Conhecimentos como esse, divulgados nos eventos e publicações científicas do grupo, são o ponto de partida para que se possa pensar em soluções eficazes de combate às conseqüências nutricionais da pobreza.
Bom exemplo
Há mais de 10 anos a Companhia de Desenvolvimento Urbano do Estado da Bahia (Conder), juntamente com uma ONG internacional, a Associação Voluntários para o Serviço Internacional (AVSI), coordena um projeto que envolve a urbanização das favelas e palafitas de Novos Alagados em Salvador, e também o fornecimento de serviços de educação e inserção da população no mercado de trabalho (intervenção social). Tendo atendido trinta mil famílias, a partir de um orçamento de sessenta milhões de dólares, o projeto é um exemplo de sucesso de uma parceria entre governo e sociedade civil.

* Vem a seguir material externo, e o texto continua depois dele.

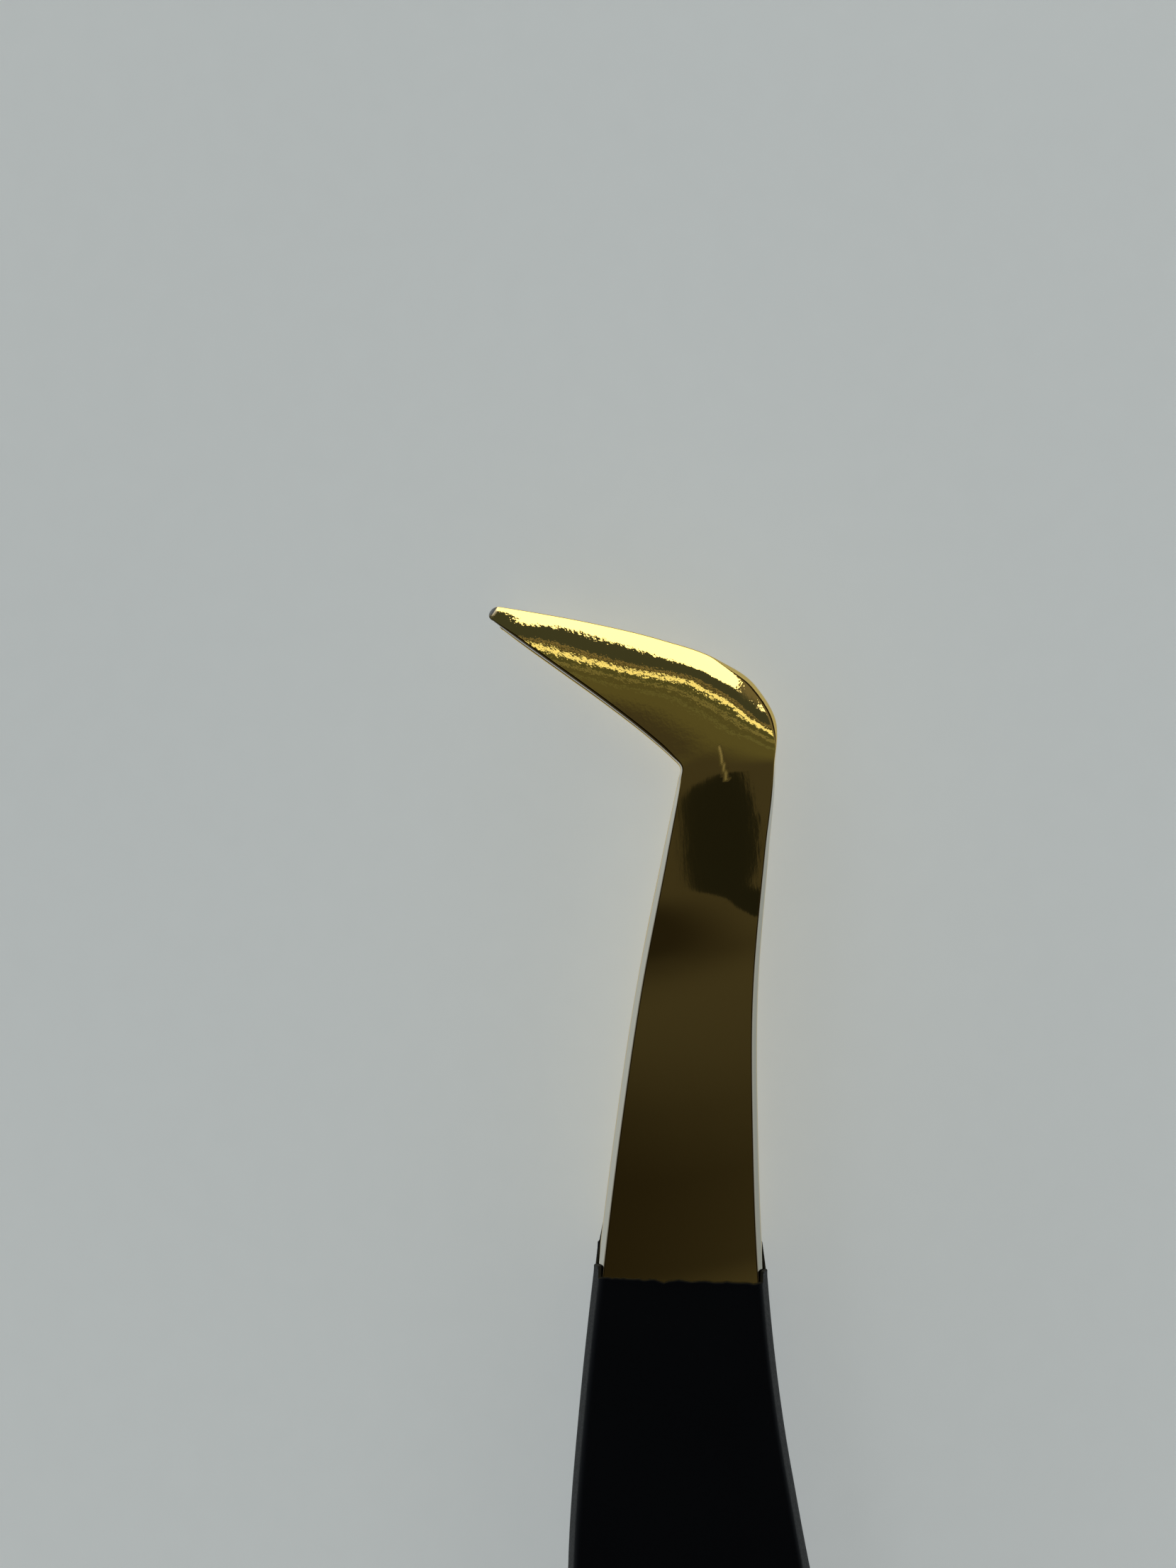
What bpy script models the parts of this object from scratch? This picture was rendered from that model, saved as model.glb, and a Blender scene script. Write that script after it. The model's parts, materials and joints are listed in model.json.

Para esse programa, a AVSI foi destinatária do maior financiamento do Banco Mundial já realizado para uma ONG, e um acompanhamento nutricional realizado nas regiões atendidas indicou uma melhora significativa nas condições nutricionais da população da área.
Segundo Ana Lydia, que cita o projeto em um de seus artigos, um dos fatores cruciais para a sua eficácia é que todo o desenvolvimento partiu da avaliação e conhecimento detalhados da comunidade. “Um dos principais problemas que temos no Brasil para a construção de políticas públicas eficientes é a falta de conhecimento. O gerador de políticas públicas deve participar do que está acontecendo na realidade em que quer atuar.”
Ela também destaca que poucos projetos de urbanização preocupam-se com a questão econômica e com a melhoria da qualidade de vida como um todo da população. “Não basta a construção de casas; são necessárias medidas sócio-educativas e de geração de renda para os moradores”, finaliza.